• MATERIAL TO PROCESS:
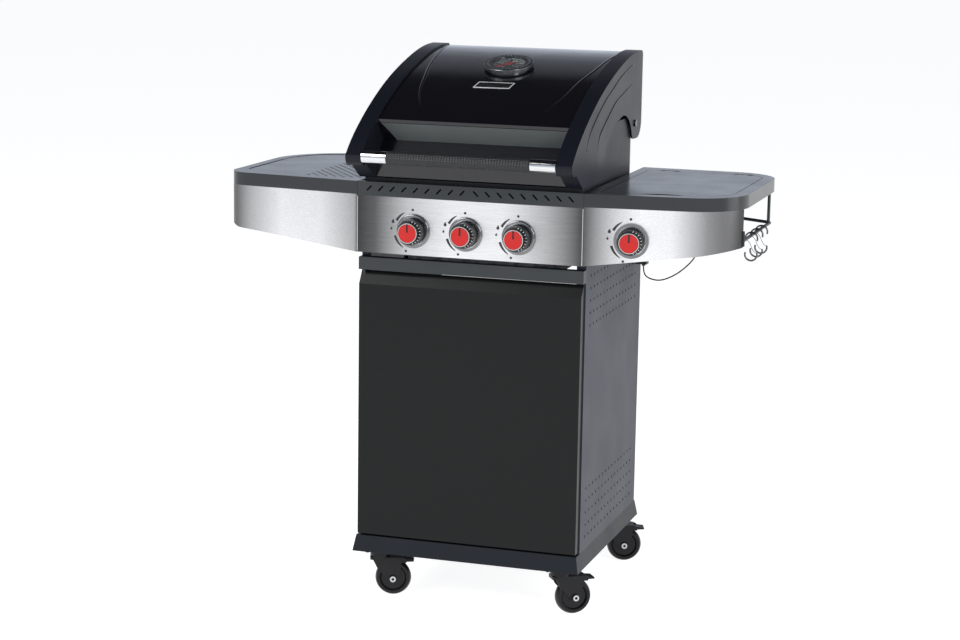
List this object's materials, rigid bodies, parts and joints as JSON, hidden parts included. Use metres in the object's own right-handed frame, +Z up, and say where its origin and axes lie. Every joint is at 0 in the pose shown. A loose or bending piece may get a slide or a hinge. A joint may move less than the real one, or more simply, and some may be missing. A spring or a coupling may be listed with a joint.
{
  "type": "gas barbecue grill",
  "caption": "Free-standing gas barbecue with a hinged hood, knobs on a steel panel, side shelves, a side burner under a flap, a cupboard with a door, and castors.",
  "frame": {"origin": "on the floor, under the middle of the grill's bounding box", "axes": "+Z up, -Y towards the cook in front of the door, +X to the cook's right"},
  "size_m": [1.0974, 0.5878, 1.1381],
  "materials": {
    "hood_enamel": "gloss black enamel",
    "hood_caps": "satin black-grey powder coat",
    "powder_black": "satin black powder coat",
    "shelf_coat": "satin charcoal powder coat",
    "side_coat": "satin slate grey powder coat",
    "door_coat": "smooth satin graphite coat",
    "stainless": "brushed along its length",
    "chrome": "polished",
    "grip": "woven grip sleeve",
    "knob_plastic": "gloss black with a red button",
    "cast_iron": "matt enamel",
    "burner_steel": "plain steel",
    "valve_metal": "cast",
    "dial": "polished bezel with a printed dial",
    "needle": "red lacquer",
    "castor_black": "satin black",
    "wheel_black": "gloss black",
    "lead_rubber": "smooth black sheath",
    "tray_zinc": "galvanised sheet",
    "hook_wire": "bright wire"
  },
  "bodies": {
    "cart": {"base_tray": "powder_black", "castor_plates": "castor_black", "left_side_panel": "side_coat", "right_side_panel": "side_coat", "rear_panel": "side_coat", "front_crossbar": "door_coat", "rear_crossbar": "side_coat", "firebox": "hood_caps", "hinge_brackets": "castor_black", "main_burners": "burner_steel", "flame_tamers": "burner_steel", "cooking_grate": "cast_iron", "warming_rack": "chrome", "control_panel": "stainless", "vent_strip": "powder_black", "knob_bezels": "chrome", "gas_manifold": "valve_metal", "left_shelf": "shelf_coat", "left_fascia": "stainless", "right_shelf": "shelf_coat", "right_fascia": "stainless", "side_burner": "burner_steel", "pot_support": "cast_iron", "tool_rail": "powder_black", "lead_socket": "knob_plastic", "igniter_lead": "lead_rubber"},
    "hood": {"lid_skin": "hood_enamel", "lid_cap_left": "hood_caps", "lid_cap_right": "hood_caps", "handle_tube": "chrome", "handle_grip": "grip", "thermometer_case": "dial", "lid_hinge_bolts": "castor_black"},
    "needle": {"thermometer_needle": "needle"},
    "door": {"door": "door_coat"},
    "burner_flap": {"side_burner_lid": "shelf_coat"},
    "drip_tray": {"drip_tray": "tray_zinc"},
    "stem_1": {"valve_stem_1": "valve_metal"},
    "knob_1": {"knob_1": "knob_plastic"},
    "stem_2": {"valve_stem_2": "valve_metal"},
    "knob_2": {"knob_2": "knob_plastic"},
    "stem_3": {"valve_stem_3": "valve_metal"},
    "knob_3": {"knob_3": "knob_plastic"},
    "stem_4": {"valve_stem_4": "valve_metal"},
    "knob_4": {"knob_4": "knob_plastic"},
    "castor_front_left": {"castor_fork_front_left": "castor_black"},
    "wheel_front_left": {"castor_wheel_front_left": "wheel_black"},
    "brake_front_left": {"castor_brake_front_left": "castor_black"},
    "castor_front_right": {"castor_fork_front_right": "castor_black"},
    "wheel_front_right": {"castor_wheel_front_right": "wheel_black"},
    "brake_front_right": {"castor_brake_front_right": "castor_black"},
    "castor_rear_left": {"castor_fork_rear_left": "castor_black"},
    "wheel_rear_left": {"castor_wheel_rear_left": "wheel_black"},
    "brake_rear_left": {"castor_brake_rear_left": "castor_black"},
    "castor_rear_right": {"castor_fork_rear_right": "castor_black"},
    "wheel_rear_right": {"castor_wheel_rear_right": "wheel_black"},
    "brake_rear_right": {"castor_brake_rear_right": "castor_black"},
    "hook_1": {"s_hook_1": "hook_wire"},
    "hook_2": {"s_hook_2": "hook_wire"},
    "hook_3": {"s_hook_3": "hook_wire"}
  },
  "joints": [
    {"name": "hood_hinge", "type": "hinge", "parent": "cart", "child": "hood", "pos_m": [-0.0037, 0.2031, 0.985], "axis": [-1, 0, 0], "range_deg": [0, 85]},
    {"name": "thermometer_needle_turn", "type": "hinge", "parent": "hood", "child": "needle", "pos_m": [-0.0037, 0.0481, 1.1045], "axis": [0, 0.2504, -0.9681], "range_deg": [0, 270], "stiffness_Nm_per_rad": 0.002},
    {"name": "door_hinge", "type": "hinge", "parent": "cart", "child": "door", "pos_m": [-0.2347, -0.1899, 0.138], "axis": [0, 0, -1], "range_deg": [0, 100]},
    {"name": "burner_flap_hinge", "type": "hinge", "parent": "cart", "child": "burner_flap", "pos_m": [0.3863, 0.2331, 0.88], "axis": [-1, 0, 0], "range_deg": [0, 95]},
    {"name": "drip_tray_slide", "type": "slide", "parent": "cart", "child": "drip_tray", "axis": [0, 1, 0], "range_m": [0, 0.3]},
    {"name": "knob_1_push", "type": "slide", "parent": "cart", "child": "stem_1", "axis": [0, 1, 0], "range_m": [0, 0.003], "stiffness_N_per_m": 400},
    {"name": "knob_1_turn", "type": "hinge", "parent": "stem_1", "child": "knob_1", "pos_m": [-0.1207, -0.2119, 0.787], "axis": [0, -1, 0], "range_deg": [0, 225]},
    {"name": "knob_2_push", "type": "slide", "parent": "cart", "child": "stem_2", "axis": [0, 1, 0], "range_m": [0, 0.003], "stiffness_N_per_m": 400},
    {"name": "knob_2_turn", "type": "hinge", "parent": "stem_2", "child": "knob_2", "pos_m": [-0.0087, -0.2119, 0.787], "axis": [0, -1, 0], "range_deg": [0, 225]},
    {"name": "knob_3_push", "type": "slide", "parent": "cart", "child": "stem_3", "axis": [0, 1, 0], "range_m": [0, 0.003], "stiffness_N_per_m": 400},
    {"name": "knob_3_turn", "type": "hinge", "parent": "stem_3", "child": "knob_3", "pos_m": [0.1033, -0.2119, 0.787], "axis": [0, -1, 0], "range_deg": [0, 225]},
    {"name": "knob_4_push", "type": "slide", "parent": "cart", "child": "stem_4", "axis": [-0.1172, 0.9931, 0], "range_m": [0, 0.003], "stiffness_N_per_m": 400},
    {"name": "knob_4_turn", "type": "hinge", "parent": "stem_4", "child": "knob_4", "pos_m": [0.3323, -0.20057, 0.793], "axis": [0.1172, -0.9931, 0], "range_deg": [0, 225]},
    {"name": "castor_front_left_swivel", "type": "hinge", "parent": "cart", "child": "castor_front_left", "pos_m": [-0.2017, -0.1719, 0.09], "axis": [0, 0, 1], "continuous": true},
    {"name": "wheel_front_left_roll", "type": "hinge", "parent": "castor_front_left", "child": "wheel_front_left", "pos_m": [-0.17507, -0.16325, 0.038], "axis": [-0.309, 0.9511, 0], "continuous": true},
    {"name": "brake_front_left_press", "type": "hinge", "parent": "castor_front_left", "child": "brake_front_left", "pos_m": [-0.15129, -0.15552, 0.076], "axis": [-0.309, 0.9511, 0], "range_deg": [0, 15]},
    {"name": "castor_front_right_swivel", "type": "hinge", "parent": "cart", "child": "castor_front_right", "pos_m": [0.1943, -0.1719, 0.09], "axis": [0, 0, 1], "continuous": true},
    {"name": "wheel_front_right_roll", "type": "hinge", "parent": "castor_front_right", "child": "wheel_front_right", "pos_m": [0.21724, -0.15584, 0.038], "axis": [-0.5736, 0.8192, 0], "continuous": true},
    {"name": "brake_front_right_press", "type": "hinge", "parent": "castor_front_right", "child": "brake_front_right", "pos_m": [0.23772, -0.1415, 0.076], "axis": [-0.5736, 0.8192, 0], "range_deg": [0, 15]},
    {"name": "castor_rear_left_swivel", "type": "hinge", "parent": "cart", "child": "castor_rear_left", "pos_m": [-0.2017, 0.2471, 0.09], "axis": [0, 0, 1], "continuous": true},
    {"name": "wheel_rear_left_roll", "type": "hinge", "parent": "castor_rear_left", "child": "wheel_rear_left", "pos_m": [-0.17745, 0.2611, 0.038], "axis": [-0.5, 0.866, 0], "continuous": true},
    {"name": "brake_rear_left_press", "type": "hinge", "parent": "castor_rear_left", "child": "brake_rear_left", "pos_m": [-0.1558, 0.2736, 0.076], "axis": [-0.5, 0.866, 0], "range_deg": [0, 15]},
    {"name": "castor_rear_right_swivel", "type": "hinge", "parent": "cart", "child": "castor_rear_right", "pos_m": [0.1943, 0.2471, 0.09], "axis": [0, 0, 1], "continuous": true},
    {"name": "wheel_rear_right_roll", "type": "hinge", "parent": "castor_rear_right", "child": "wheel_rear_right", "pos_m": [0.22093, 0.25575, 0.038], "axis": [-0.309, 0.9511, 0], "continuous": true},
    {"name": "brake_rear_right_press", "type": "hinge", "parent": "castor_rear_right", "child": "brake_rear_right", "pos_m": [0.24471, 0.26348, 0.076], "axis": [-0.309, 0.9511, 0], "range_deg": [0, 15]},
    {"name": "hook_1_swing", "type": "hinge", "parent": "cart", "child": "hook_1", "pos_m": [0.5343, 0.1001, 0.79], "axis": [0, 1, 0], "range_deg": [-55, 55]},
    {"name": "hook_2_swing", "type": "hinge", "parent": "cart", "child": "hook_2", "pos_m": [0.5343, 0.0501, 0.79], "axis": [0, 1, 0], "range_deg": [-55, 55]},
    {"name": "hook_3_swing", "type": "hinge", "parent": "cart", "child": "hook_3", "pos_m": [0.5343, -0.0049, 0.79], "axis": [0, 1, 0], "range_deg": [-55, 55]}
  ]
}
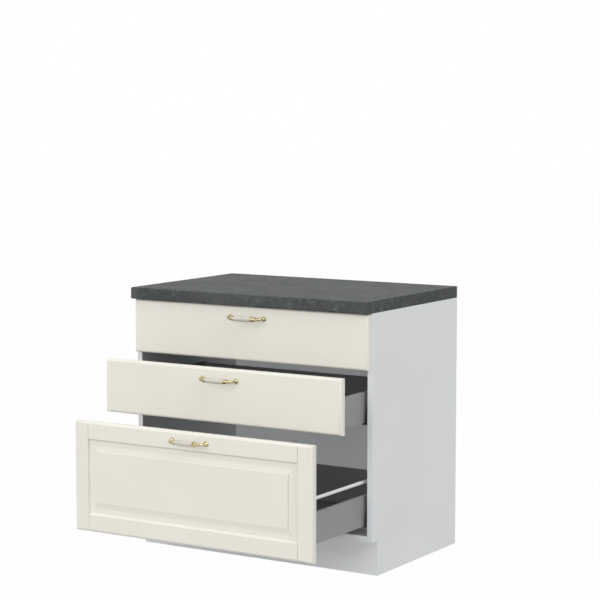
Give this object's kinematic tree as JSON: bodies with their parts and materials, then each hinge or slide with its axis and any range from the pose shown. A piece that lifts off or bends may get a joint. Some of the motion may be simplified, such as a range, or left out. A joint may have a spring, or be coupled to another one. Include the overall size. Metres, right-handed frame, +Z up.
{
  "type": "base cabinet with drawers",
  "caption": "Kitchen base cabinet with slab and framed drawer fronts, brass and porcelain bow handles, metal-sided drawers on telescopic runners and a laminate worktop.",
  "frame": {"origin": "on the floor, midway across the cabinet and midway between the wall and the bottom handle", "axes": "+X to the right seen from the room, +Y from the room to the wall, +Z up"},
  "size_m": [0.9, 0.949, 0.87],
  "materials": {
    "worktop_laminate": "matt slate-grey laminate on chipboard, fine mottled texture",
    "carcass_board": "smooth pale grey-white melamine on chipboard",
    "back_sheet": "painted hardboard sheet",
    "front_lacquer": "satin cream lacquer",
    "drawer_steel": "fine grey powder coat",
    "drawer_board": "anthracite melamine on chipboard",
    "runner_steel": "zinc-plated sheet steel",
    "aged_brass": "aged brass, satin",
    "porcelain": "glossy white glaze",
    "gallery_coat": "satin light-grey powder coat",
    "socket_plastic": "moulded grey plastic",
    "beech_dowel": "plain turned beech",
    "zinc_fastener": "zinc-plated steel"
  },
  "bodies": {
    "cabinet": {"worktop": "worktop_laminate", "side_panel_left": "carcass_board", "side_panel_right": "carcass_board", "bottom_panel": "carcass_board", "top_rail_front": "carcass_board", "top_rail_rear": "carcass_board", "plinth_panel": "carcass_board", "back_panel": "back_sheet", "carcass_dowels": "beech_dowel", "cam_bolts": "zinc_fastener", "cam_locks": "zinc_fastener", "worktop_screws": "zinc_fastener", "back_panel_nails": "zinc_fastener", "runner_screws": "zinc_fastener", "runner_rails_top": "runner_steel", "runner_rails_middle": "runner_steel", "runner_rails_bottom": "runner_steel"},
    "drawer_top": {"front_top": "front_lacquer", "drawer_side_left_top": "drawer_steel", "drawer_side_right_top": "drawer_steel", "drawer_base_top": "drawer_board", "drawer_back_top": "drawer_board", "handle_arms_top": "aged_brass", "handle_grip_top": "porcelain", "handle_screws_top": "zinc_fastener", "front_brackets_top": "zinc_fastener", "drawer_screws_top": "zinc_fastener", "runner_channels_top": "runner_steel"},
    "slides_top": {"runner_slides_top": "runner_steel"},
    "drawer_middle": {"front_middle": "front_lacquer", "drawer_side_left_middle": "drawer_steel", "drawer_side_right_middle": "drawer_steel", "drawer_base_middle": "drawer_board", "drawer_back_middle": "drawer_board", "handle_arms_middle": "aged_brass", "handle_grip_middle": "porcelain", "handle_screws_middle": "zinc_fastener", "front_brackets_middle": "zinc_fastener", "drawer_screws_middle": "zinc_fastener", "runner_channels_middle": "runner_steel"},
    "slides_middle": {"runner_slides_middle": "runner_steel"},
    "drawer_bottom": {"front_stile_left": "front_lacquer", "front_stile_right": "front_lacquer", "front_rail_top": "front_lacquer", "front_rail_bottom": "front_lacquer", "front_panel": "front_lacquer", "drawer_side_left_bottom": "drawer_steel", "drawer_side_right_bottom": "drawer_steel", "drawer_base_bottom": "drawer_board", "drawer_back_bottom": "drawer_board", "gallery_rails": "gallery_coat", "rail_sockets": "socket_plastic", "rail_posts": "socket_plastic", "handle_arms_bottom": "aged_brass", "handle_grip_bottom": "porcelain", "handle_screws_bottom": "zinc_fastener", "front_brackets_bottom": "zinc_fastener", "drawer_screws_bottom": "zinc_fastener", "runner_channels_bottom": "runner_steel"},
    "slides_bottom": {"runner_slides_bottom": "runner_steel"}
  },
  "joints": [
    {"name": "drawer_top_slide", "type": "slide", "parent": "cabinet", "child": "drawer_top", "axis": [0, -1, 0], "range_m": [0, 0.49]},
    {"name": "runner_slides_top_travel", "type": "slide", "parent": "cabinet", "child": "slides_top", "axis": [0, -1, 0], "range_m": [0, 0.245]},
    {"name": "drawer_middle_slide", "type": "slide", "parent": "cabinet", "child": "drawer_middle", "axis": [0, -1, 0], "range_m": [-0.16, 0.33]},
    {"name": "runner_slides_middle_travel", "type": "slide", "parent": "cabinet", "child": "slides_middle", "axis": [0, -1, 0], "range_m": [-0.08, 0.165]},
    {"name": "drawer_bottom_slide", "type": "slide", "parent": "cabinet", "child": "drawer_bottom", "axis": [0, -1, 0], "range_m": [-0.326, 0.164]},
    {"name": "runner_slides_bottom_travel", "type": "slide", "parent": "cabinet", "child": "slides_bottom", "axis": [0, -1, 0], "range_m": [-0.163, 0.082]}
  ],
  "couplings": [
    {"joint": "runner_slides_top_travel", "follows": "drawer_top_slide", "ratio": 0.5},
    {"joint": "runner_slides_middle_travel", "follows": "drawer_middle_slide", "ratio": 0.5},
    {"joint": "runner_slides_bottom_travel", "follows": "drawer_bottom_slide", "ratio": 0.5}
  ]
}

• EXERCISE PROMPT: Go through the material and select each line with the string "shown" in it.

• EXPECTED OUTPUT:
List this object's materials, rigid bodies, parts and joints as JSON, hidden parts included. Use metres in the object's own right-handed frame, +Z up, and say where its origin and axes lie. Every joint is at 0 in the pose shown. A loose or bending piece may get a slide or a hinge. A joint may move less than the real one, or more simply, and some may be missing. A spring or a coupling may be listed with a joint.
Give this object's kinematic tree as JSON: bodies with their parts and materials, then each hinge or slide with its axis and any range from the pose shown. A piece that lifts off or bends may get a joint. Some of the motion may be simplified, such as a range, or left out. A joint may have a spring, or be coupled to another one. Include the overall size. Metres, right-handed frame, +Z up.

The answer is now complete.